**Problem to work on:** Return the lines exactly as they stand, from the first of the material through the line containing "TRAY_FACE_Y = -0.45 * MM".

**Data block:**

_ _ _

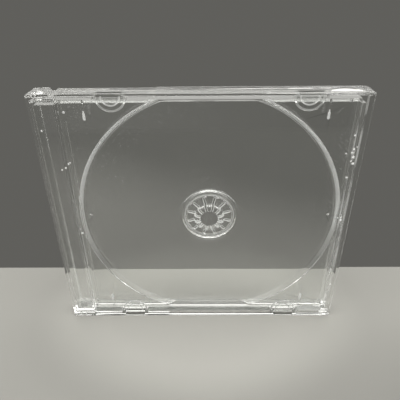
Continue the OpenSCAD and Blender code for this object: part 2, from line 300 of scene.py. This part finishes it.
# The end of the free-side wall shows as one upright line
WALL_LINE_FROM_X, WALL_LINE_TO_X = 68.2 * MM, 69.1 * MM
WALL_END_Y = -3.6 * MM


def back_cover_frost(tree):
    x, y, _ = tree.axes(tree.place())
    wall_end = tree.between(x, WALL_LINE_FROM_X, WALL_LINE_TO_X) * tree.under(y, WALL_END_Y)
    return tree.math("MINIMUM", edge_wear(tree, wall_end) + dust(tree, x, y), 1)


# Disc tray

DISC_X = 4.2 * MM

# The bevel round each slot of the hub looks white, at this distance from the slot's middle line
SLOTS = 12
SLOT_EDGE_IN, SLOT_EDGE_OUT = 0.40 * MM, 0.64 * MM
# Where the middle line ends, inside the round end of the slot
SLOT_END_RADIUS = 10.275 * MM
HUB_WEAR = 0.6
HUB_IN, HUB_OUT = 4 * MM, 11 * MM
HUB_RIM_IN, HUB_RIM_OUT, HUB_RIM_FRONT_Y = 11.7 * MM, 12.1 * MM, 1 * MM

# The wall round the disc recess, seen through the tray. It ends where the long edges of the
# tray cut it off, and shows most in its upper half.
RECESS_WEAR = 0.7
RECESS_IN, RECESS_OUT, RECESS_BEHIND_Y = 62.3 * MM, 63.5 * MM, 0.6 * MM
RECESS_END = 58.2 * MM
RECESS_DIM_Z, RECESS_BRIGHT_Z = 10 * MM, 90 * MM

# The short upright ribs in the four corners, which stand proud of the tray's face
RIB_FRONT_Y, RIB_BACK_Y = -1.2 * MM, -0.53 * MM
RIB_LOW, RIB_HIGH = 49.8 * MM, 54.2 * MM

# The raised strip beside the hinge
STRIP_Y = -4.85 * MM
STRIP_RIGHT_X = -58.5 * MM
STRIP_SCUFFS = [(-59.8, 91.9, 0.5), (-61.7, 90.9, 0.4), (-67, 109.3, 0.5)]

# The edge at the free side
TRAY_EDGE_X = 67.5 * MM
TRAY_FACE_Y = -0.45 * MM


def hub_frost(tree, y, across, up, radius):
    """White edges round the slots of the hub, and round the plate that they are cut in."""
    share = 2 * math.pi / SLOTS
    turn = tree.math("FLOORED_MODULO", tree.math("ARCTAN2", up, across), share) - share / 2
    along = tree.math("MAXIMUM", radius * tree.math("COSINE", turn) - SLOT_END_RADIUS, 0)
    beside = radius * tree.math("SINE", turn)
    edges = tree.between(tree.length(beside, along), SLOT_EDGE_IN, SLOT_EDGE_OUT)
    edges = edges * tree.between(radius, HUB_IN, HUB_OUT)
    rim = tree.between(radius, HUB_RIM_IN, HUB_RIM_OUT) * tree.over(y, HUB_RIM_FRONT_Y)
    return HUB_WEAR * (edges + rim)


def recess_frost(tree, y, z, up, radius):
    """The back of the wall round the recess for the disc."""
    wall = tree.between(radius, RECESS_IN, RECESS_OUT) * tree.over(y, RECESS_BEHIND_Y)
    wall = wall * tree.under(tree.math("ABSOLUTE", up), RECESS_END)
    return RECESS_WEAR * wall * tree.step(z, RECESS_DIM_Z, RECESS_BRIGHT_Z)


def rib_frost(tree, x, y, up):
    proud = tree.between(y, RIB_FRONT_Y, RIB_BACK_Y) * tree.over(x, STRIP_RIGHT_X)
    return proud * tree.between(tree.math("ABSOLUTE", up), RIB_LOW, RIB_HIGH)


def disc_tray_frost(tree):
    x, y, z = tree.axes(tree.place())
    across, up = x - DISC_X, z - MID_Z
    radius = tree.length(across, up)
    free_edge = tree.over(x, TRAY_EDGE_X) * tree.under(y, TRAY_FACE_Y)
    total = hub_frost(tree, y, across, up, radius) + recess_frost(tree, y, z, up, radius)
    total = total + rib_frost(tree, x, y, up) + edge_wear(tree, free_edge)
    total = total + scuffs(tree, STRIP_SCUFFS, STRIP_Y)
    return tree.math("MINIMUM", total, 1)


# Finishes of the three pieces

EDGE_ROUND = 0.08 * MM
EDGE_ANGLE = math.radians(30)
WELD_GAP = 0.001 * MM


def soften_edges(part):
    """Rounds the moulded edges a little, so that they catch the light."""
    weld = part.modifiers.new("joined_corners", "WELD")
    weld.merge_threshold = WELD_GAP
    rounding = part.modifiers.new("rounded_edges", "BEVEL")
    rounding.width = EDGE_ROUND
    rounding.segments = 2
    rounding.limit_method = "ANGLE"
    rounding.angle_limit = EDGE_ANGLE
    # Clamping would hold every edge back to suit the shortest one
    rounding.use_clamp_overlap = False
    shading = part.modifiers.new("flat_faces_stay_flat", "WEIGHTED_NORMAL")
    shading.mode = "FACE_AREA_WITH_ANGLE"
    shading.weight = 50
    shading.keep_sharp = False


FINISHES = {
    "front_cover": plastic("front_cover_plastic", front_cover_frost, front_cover_ridges),
    "back_cover": plastic("back_cover_plastic", back_cover_frost),
    "disc_tray": plastic("disc_tray_plastic", disc_tray_frost),
}

for name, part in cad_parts.items():
    part.data.materials.clear()
    part.data.materials.append(FINISHES[name])
    soften_edges(part)


# Shelf

SHELF_HALF_W = 0.6
SHELF_FRONT_Y, SHELF_BACK_Y = -0.32, 0.036
SHELF_TOP_Z, SHELF_BOTTOM_Z = -0.05 * MM, -0.05
SHELF_ROUND, SHELF_ROUND_STEPS = 0.045, 24
SHELF_WHITE = (0.292, 0.289, 0.272, 1)
SHELF_ROUGHNESS, SHELF_SPECULAR = 0.8, 0.3
MOTTLE, MOTTLE_SIZE = 0.06, 60 * MM
GRAIN, GRAIN_SIZE = 0.04, 0.8 * MM
# The front of the shelf, which the front panel mirrors, gets darker towards its edge
FADE, FADE_FROM_Y, FADE_TO_Y = 0.7, -0.055, -0.20
FADE_SLANT = 0.55
# A paler patch stands for the light that the case throws on the shelf round its foot
POOL, POOL_SHAPE, POOL_IN, POOL_OUT = 0.5, 0.5, 0.036, 0.068


def shelf_finish():
    tree = Tree(bpy.data.materials.new("shelf_top"))
    x, y, _ = tree.axes(tree.place())
    mottle = MOTTLE * (tree.noise(MOTTLE_SIZE, detail=3) - 0.5)
    shade = 1 + mottle + GRAIN * (tree.noise(GRAIN_SIZE) - 0.5)
    shade = shade * (1 - FADE * (1 - tree.step(y - FADE_SLANT * x, FADE_TO_Y, FADE_FROM_Y)))
    away = tree.math("SQRT", x * x * POOL_SHAPE + y * y)
    shade = shade * (1 + POOL * (1 - tree.step(away, POOL_IN, POOL_OUT)))
    sockets = {
        "Base Color": tree.mix(1.0, SHELF_WHITE, shade, "MULTIPLY"),
        "Roughness": SHELF_ROUGHNESS,
        "Specular IOR Level": SHELF_SPECULAR,
    }
    return tree.show(tree.add("BsdfPrincipled", None, sockets))


def shelf_outline():
    """Y and Z of the shelf's section, whose front edge is well rounded."""
    points = [
        (SHELF_FRONT_Y, SHELF_BOTTOM_Z),
        (SHELF_BACK_Y, SHELF_BOTTOM_Z),
        (SHELF_BACK_Y, SHELF_TOP_Z),
    ]
    for i in range(SHELF_ROUND_STEPS + 1):
        turn = math.pi / 2 * i / SHELF_ROUND_STEPS
        y = SHELF_FRONT_Y + SHELF_ROUND * (1 - math.sin(turn))
        points.append((y, SHELF_TOP_Z - SHELF_ROUND * (1 - math.cos(turn))))
    return points


def extruded(name, outline, half_w):
    """Solid with a Y and Z outline that reaches the same way to both sides."""
    n = len(outline)
    corners = [(x, y, z) for x in (-half_w, half_w) for y, z in outline]
    sides = [(i, (i + 1) % n, (i + 1) % n + n, i + n) for i in range(n)]
    ends = [tuple(reversed(range(n))), tuple(range(n, 2 * n))]
    mesh = bpy.data.meshes.new(name)
    mesh.from_pydata(corners, [], sides + ends)
    return bpy.data.objects.new(name, mesh)


scene = bpy.context.scene
shelf = extruded("shelf", shelf_outline(), SHELF_HALF_W)
shelf.data.materials.append(shelf_finish())
scene.collection.objects.link(shelf)


# Light

BACKDROP_GREY = (0.117, 0.115, 0.106, 1)
FLOOR_GREY = (0.175, 0.172, 0.159, 1)
# How much darker the floor gets towards the right
FLOOR_SLOPE = 0.9
STUDIO_TINT = (1, 0.99, 0.955, 1)
# Limits are the upward or backward part of a unit direction, from -1 to 1
BEHIND_FROM, BEHIND_TO = -0.5, -0.1
LOW_GLOW, LOW_FROM, LOW_TO = 0.42, 0.10, 0.15
HIGH_FROM, HIGH_TO = 0.42, 0.75
TOP_GLOW, SIDE_GLOW = 1.0, 1.4
FRONT_GLOW, FRONT_TO, FRONT_FROM = 1.6, -0.25, 0.05
FRONT_LOW, FRONT_HIGH = 0.6, 0.85


def studio_world():
    """A dark backdrop and floor, and above them a pale glow from the top, sides and front."""
    tree = Tree(bpy.data.worlds.new("studio"), output="OutputWorld")
    side, back, height = tree.axes(tree.add("TexCoord").outputs["Generated"])
    behind = tree.step(back, BEHIND_FROM, BEHIND_TO)
    low = LOW_GLOW * tree.step(height, LOW_FROM, LOW_TO) * behind
    high = (TOP_GLOW + SIDE_GLOW * side * side) * tree.step(height, HIGH_FROM, HIGH_TO)
    in_front = 1 - tree.step(back, FRONT_TO, FRONT_FROM)
    front = FRONT_GLOW * in_front * tree.step(height, FRONT_LOW, FRONT_HIGH)
    sockets = {"Color": STUDIO_TINT, "Strength": low + high + front}
    glow = tree.add("Background", None, sockets)
    surround = tree.mix(behind, FLOOR_GREY, BACKDROP_GREY)
    sockets = {"Color": surround, "Strength": 1 - FLOOR_SLOPE * side * (1 - behind)}
    backdrop = tree.add("Background", None, sockets)
    return tree.show(tree.add("AddShader", None, {0: glow.outputs[0], 1: backdrop.outputs[0]}))


scene.world = studio_world()


# Camera

# Place, lens and turn suit the corners of a case of the real size in the photograph
CAMERA_PLACE = (1.4369 * MM, -165.7728 * MM, 170.7766 * MM)
CAMERA_LENS = 36.198
CAMERA_CLIP = 10 * MM
CAMERA_YAW, CAMERA_PITCH, CAMERA_ROLL = -0.010104, 0.536710, -0.008901


def camera_turn(yaw, pitch, roll):
    """Turns to the right, down and about the line of sight, in radians, from a view along Y."""
    ahead = Vector((
        math.sin(yaw) * math.cos(pitch),
        math.cos(yaw) * math.cos(pitch),
        -math.sin(pitch),
    ))
    level = Vector((math.cos(yaw), -math.sin(yaw), 0))
    up = level.cross(ahead)
    right = math.cos(roll) * level + math.sin(roll) * up
    upright = math.cos(roll) * up - math.sin(roll) * level
    return Matrix((right, upright, -ahead)).transposed().to_4x4()


camera_data = bpy.data.cameras.new("camera")
camera_data.lens = CAMERA_LENS
camera_data.clip_start = CAMERA_CLIP
camera = bpy.data.objects.new("camera", camera_data)
turned = camera_turn(CAMERA_YAW, CAMERA_PITCH, CAMERA_ROLL)
camera.matrix_world = Matrix.Translation(CAMERA_PLACE) @ turned
scene.collection.objects.link(camera)
scene.camera = camera

scene.view_settings.view_transform = "Standard"
# Light that enters an edge of a panel is carried along it by very many reflections
GUIDED_BOUNCES = 400
scene.cycles.max_bounces = GUIDED_BOUNCES
scene.cycles.transmission_bounces = GUIDED_BOUNCES
scene.cycles.glossy_bounces = GUIDED_BOUNCES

_ _ _

**Solution for this exercise:**
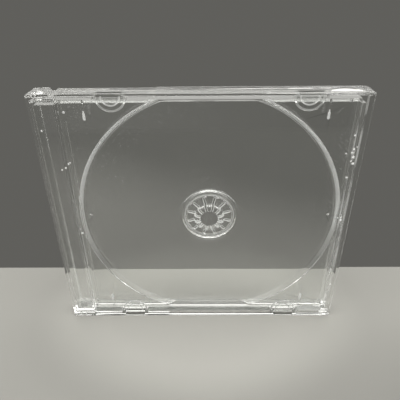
Continue the OpenSCAD and Blender code for this object: part 2, from line 300 of scene.py. This part finishes it.
# The end of the free-side wall shows as one upright line
WALL_LINE_FROM_X, WALL_LINE_TO_X = 68.2 * MM, 69.1 * MM
WALL_END_Y = -3.6 * MM


def back_cover_frost(tree):
    x, y, _ = tree.axes(tree.place())
    wall_end = tree.between(x, WALL_LINE_FROM_X, WALL_LINE_TO_X) * tree.under(y, WALL_END_Y)
    return tree.math("MINIMUM", edge_wear(tree, wall_end) + dust(tree, x, y), 1)


# Disc tray

DISC_X = 4.2 * MM

# The bevel round each slot of the hub looks white, at this distance from the slot's middle line
SLOTS = 12
SLOT_EDGE_IN, SLOT_EDGE_OUT = 0.40 * MM, 0.64 * MM
# Where the middle line ends, inside the round end of the slot
SLOT_END_RADIUS = 10.275 * MM
HUB_WEAR = 0.6
HUB_IN, HUB_OUT = 4 * MM, 11 * MM
HUB_RIM_IN, HUB_RIM_OUT, HUB_RIM_FRONT_Y = 11.7 * MM, 12.1 * MM, 1 * MM

# The wall round the disc recess, seen through the tray. It ends where the long edges of the
# tray cut it off, and shows most in its upper half.
RECESS_WEAR = 0.7
RECESS_IN, RECESS_OUT, RECESS_BEHIND_Y = 62.3 * MM, 63.5 * MM, 0.6 * MM
RECESS_END = 58.2 * MM
RECESS_DIM_Z, RECESS_BRIGHT_Z = 10 * MM, 90 * MM

# The short upright ribs in the four corners, which stand proud of the tray's face
RIB_FRONT_Y, RIB_BACK_Y = -1.2 * MM, -0.53 * MM
RIB_LOW, RIB_HIGH = 49.8 * MM, 54.2 * MM

# The raised strip beside the hinge
STRIP_Y = -4.85 * MM
STRIP_RIGHT_X = -58.5 * MM
STRIP_SCUFFS = [(-59.8, 91.9, 0.5), (-61.7, 90.9, 0.4), (-67, 109.3, 0.5)]

# The edge at the free side
TRAY_EDGE_X = 67.5 * MM
TRAY_FACE_Y = -0.45 * MM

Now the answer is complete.